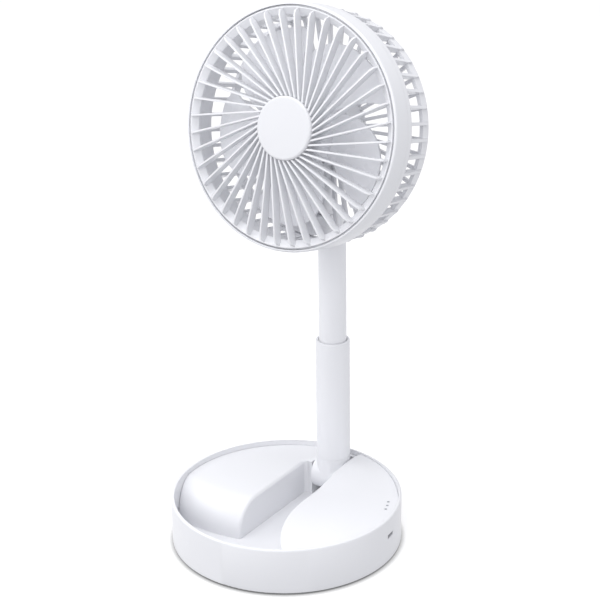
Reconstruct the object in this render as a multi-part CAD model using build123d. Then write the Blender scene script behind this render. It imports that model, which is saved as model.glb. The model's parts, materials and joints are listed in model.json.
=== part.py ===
from build123d import *
import math
import os

# A folding desk fan: a round battery base, a two-stage telescopic stem that folds down into a channel in
# the base, and a round fan head that tips over backwards and lies on top of the base when folded.
# Frame: millimetres, +Z up, origin at the centre of the base's underside, the fan faces -Y.

# ---- driving dimensions: base ----
base_r = 82.5
base_top = 35.0
foot_h = 1.0
wall_t = 2.2
skin = 2.2
fit_gap = 0.2
cover_t = 2.0
deck_top = 31.3
floor_top = 5.0
corner_r = 1.2
shoulder_r = 22.0
nose_r = 2.5
edge_r = 0.9

# ---- driving dimensions: channel and hinge ----
channel_left = -19.4
channel_right = 13.4
hump_front = -31.0
flare_r = 96.0
flare_start = 2.0
hinge_y = 62.5
hinge_z = 22.0
pocket_half = 13.4
pocket_front = 53.5
pocket_back = 77.0
barrel_r = 12.5
barrel_half = 12.4
rise_foot = 30.9
rise_end = 90.0

# ---- driving dimensions: stem ----
lower_r = 12.4
lower_bore_r = 10.6
spigot_r = 11.4
seam_z = 38.5
spigot_z = 30.5
lower_top = 131.5
upper_r = 10.0
upper_bore_r = 8.4
slide_travel = 76.0
upper_foot_z = seam_z + 1.0 + slide_travel
running = 0.05

# ---- driving dimensions: head ----
pivot_z = 225.0
pivot_back = 70.3
pivot_drop = 64.5
head_tilt = 13.7
drum_r = 83.0
drum_depth = 15.0
duct_r = 75.4
duct_t = 1.6
seat_r = 81.3
grille_back = 5.6
groove_w = 1.2
groove_depth = 2.4
bevel_r = 79.2
front_ribs = 40
rib_t = 1.3
rib_offset = 12.0
rib_phase = -2.3
cap_r = 21.4
cap_front = -6.0
hub_front = -2.2
band_r = 82.9
rear_ribs = 46
rear_rib_t = 2.2
rear_rib_phase = -2.4
motor_cup_r = 27.0
motor_cup_front = 33.0
motor_cup_back = 56.0
blade_tip_r = 67.6
blade_count = 5
hub_r = 24.5
knuckle_r = 9.6
fork_r = 10.4
fork_slot = 7.2
knuckle_half = 6.2
pin_r = 2.5

# ---- driving dimensions: port, lamps and button ----
port_turn = 6.0
port_z = 20.8
lamp_r = 73.3
lamp_turns = (26.0, 21.8, 17.6)
screw_turns = (-46.0, 35.0, 125.0, 190.0)
button_turn = 50.0
button_z = 20.0
button_r = 4.5

inner_r = base_r - wall_t
deck_r = inner_r - fit_gap
cover_top = foot_h + cover_t
ceiling = deck_top - skin
fork_base = -16.0
tilt = math.radians(head_tilt)
head_y = hinge_y - pivot_back * math.cos(tilt) + pivot_drop * math.sin(tilt)
head_z = pivot_z + pivot_back * math.sin(tilt) + pivot_drop * math.cos(tilt)

# Head parts are drawn with +Z along the fan's axis towards its back, +X to the right and +Y down, and the
# origin in the plane of the seam between grille and drum. head_place stands them up at the stem's top.
head_place = Pos(0, head_y, head_z) * Rot(-90 - head_tilt, 0, 0)
stem_place = Pos(0, hinge_y, 0)
pivot_place = Pos(0, hinge_y, pivot_z)


def disc(r, low, high):
    return Pos(0, 0, low) * extrude(Circle(r), amount=high - low)


def ring(r_out, r_in, low, high):
    return Pos(0, 0, low) * extrude(Circle(r_out) - Circle(r_in), amount=high - low)


def block(x0, x1, y0, y1, z0, z1):
    return Pos((x0 + x1) / 2, (y0 + y1) / 2, (z0 + z1) / 2) * Box(x1 - x0, y1 - y0, z1 - z0)


def rod_x(r, x0, x1, y, z):
    """A cylinder along X from x0 to x1."""
    return Pos((x0 + x1) / 2, y, z) * Rot(0, 90, 0) * Cylinder(r, x1 - x0)


def outline(*points):
    return make_face(Polyline(*points, close=True))


def group(shapes):
    return Compound(children=[solid for shape in shapes for solid in shape.solids()])


def turned(shape, count):
    """The shape repeated round Z."""
    return [Rot(0, 0, 360 / count * k) * shape for k in range(count)]


# ---- base ----
def port_frame(x, y, z):
    return Rot(0, 0, port_turn) * Pos(x, y, z)


def button_frame():
    """Carries a shape drawn along +Z to the button, with +Z pointing out of the wall."""
    return Rot(0, 0, button_turn) * Pos(0, 0, button_z) * Rot(0, 90, 0)


def base_wall():
    profile = Plane.XZ * Pos(inner_r, 0) * Rectangle(wall_t, base_top - foot_h, align=(Align.MIN, Align.MIN))
    wall = Pos(0, 0, foot_h) * revolve(profile, Axis.Z)
    outer_rims = wall.edges().filter_by(GeomType.CIRCLE).group_by(SortBy.RADIUS)[-1]
    wall = fillet(outer_rims, corner_r)
    wall -= port_frame(base_r, 0, port_z) * Box(3 * wall_t, 8.2, 3.0)
    return wall - button_frame() * Pos(0, 0, base_r) * Cylinder(button_r + 0.3, 4 * wall_t)


def hump_plan(inset):
    """The left island's outline: a rounded front, the channel wall and the pocket's step at the hinge."""
    front = hump_front + inset
    left = channel_left - inset
    step = -pocket_half - inset
    far = -base_r - 5
    edge = ThreePointArc((left, front), (-48, front - 3), (far, front + 3))
    pocket = pocket_front + inset
    rest = Polyline(
        (far, front + 3), (far, base_r), (step, base_r), (step, pocket), (left, pocket), (left, front)
    )
    return make_face(edge + rest)


def shouldered(inset, low, high):
    """The island with its broad front shoulder, before it is trimmed to the round base."""
    solid = Pos(0, 0, low) * extrude(hump_plan(inset), amount=high - low)
    top = solid.faces().sort_by(Axis.Z)[-1]
    return fillet(top.edges().filter_by(GeomType.CIRCLE), shoulder_r - inset)


def hump():
    """The island's outside, with the edge along the channel softened from the floor up over the shoulder."""
    solid = shouldered(0, cover_top, deck_top)
    wall_edges = solid.edges().filter_by_position(Axis.X, channel_left - 0.1, channel_left + 0.1)
    solid = fillet(wall_edges.sort_by(Axis.Z)[1:], nose_r)
    return solid & disc(deck_r, cover_top, deck_top)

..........

Output the full listing without altering anything.

> _Exercise result_:
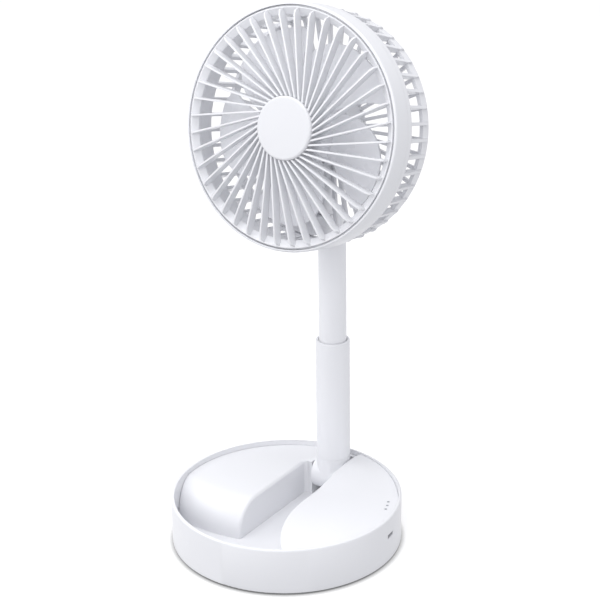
Reconstruct the object in this render as a multi-part CAD model using build123d. Then write the Blender scene script behind this render. It imports that model, which is saved as model.glb. The model's parts, materials and joints are listed in model.json.
=== part.py ===
from build123d import *
import math
import os

# A folding desk fan: a round battery base, a two-stage telescopic stem that folds down into a channel in
# the base, and a round fan head that tips over backwards and lies on top of the base when folded.
# Frame: millimetres, +Z up, origin at the centre of the base's underside, the fan faces -Y.

# ---- driving dimensions: base ----
base_r = 82.5
base_top = 35.0
foot_h = 1.0
wall_t = 2.2
skin = 2.2
fit_gap = 0.2
cover_t = 2.0
deck_top = 31.3
floor_top = 5.0
corner_r = 1.2
shoulder_r = 22.0
nose_r = 2.5
edge_r = 0.9

# ---- driving dimensions: channel and hinge ----
channel_left = -19.4
channel_right = 13.4
hump_front = -31.0
flare_r = 96.0
flare_start = 2.0
hinge_y = 62.5
hinge_z = 22.0
pocket_half = 13.4
pocket_front = 53.5
pocket_back = 77.0
barrel_r = 12.5
barrel_half = 12.4
rise_foot = 30.9
rise_end = 90.0

# ---- driving dimensions: stem ----
lower_r = 12.4
lower_bore_r = 10.6
spigot_r = 11.4
seam_z = 38.5
spigot_z = 30.5
lower_top = 131.5
upper_r = 10.0
upper_bore_r = 8.4
slide_travel = 76.0
upper_foot_z = seam_z + 1.0 + slide_travel
running = 0.05

# ---- driving dimensions: head ----
pivot_z = 225.0
pivot_back = 70.3
pivot_drop = 64.5
head_tilt = 13.7
drum_r = 83.0
drum_depth = 15.0
duct_r = 75.4
duct_t = 1.6
seat_r = 81.3
grille_back = 5.6
groove_w = 1.2
groove_depth = 2.4
bevel_r = 79.2
front_ribs = 40
rib_t = 1.3
rib_offset = 12.0
rib_phase = -2.3
cap_r = 21.4
cap_front = -6.0
hub_front = -2.2
band_r = 82.9
rear_ribs = 46
rear_rib_t = 2.2
rear_rib_phase = -2.4
motor_cup_r = 27.0
motor_cup_front = 33.0
motor_cup_back = 56.0
blade_tip_r = 67.6
blade_count = 5
hub_r = 24.5
knuckle_r = 9.6
fork_r = 10.4
fork_slot = 7.2
knuckle_half = 6.2
pin_r = 2.5

# ---- driving dimensions: port, lamps and button ----
port_turn = 6.0
port_z = 20.8
lamp_r = 73.3
lamp_turns = (26.0, 21.8, 17.6)
screw_turns = (-46.0, 35.0, 125.0, 190.0)
button_turn = 50.0
button_z = 20.0
button_r = 4.5

inner_r = base_r - wall_t
deck_r = inner_r - fit_gap
cover_top = foot_h + cover_t
ceiling = deck_top - skin
fork_base = -16.0
tilt = math.radians(head_tilt)
head_y = hinge_y - pivot_back * math.cos(tilt) + pivot_drop * math.sin(tilt)
head_z = pivot_z + pivot_back * math.sin(tilt) + pivot_drop * math.cos(tilt)

# Head parts are drawn with +Z along the fan's axis towards its back, +X to the right and +Y down, and the
# origin in the plane of the seam between grille and drum. head_place stands them up at the stem's top.
head_place = Pos(0, head_y, head_z) * Rot(-90 - head_tilt, 0, 0)
stem_place = Pos(0, hinge_y, 0)
pivot_place = Pos(0, hinge_y, pivot_z)


def disc(r, low, high):
    return Pos(0, 0, low) * extrude(Circle(r), amount=high - low)


def ring(r_out, r_in, low, high):
    return Pos(0, 0, low) * extrude(Circle(r_out) - Circle(r_in), amount=high - low)


def block(x0, x1, y0, y1, z0, z1):
    return Pos((x0 + x1) / 2, (y0 + y1) / 2, (z0 + z1) / 2) * Box(x1 - x0, y1 - y0, z1 - z0)


def rod_x(r, x0, x1, y, z):
    """A cylinder along X from x0 to x1."""
    return Pos((x0 + x1) / 2, y, z) * Rot(0, 90, 0) * Cylinder(r, x1 - x0)


def outline(*points):
    return make_face(Polyline(*points, close=True))


def group(shapes):
    return Compound(children=[solid for shape in shapes for solid in shape.solids()])


def turned(shape, count):
    """The shape repeated round Z."""
    return [Rot(0, 0, 360 / count * k) * shape for k in range(count)]


# ---- base ----
def port_frame(x, y, z):
    return Rot(0, 0, port_turn) * Pos(x, y, z)


def button_frame():
    """Carries a shape drawn along +Z to the button, with +Z pointing out of the wall."""
    return Rot(0, 0, button_turn) * Pos(0, 0, button_z) * Rot(0, 90, 0)


def base_wall():
    profile = Plane.XZ * Pos(inner_r, 0) * Rectangle(wall_t, base_top - foot_h, align=(Align.MIN, Align.MIN))
    wall = Pos(0, 0, foot_h) * revolve(profile, Axis.Z)
    outer_rims = wall.edges().filter_by(GeomType.CIRCLE).group_by(SortBy.RADIUS)[-1]
    wall = fillet(outer_rims, corner_r)
    wall -= port_frame(base_r, 0, port_z) * Box(3 * wall_t, 8.2, 3.0)
    return wall - button_frame() * Pos(0, 0, base_r) * Cylinder(button_r + 0.3, 4 * wall_t)


def hump_plan(inset):
    """The left island's outline: a rounded front, the channel wall and the pocket's step at the hinge."""
    front = hump_front + inset
    left = channel_left - inset
    step = -pocket_half - inset
    far = -base_r - 5
    edge = ThreePointArc((left, front), (-48, front - 3), (far, front + 3))
    pocket = pocket_front + inset
    rest = Polyline(
        (far, front + 3), (far, base_r), (step, base_r), (step, pocket), (left, pocket), (left, front)
    )
    return make_face(edge + rest)


def shouldered(inset, low, high):
    """The island with its broad front shoulder, before it is trimmed to the round base."""
    solid = Pos(0, 0, low) * extrude(hump_plan(inset), amount=high - low)
    top = solid.faces().sort_by(Axis.Z)[-1]
    return fillet(top.edges().filter_by(GeomType.CIRCLE), shoulder_r - inset)


def hump():
    """The island's outside, with the edge along the channel softened from the floor up over the shoulder."""
    solid = shouldered(0, cover_top, deck_top)
    wall_edges = solid.edges().filter_by_position(Axis.X, channel_left - 0.1, channel_left + 0.1)
    solid = fillet(wall_edges.sort_by(Axis.Z)[1:], nose_r)
    return solid & disc(deck_r, cover_top, deck_top)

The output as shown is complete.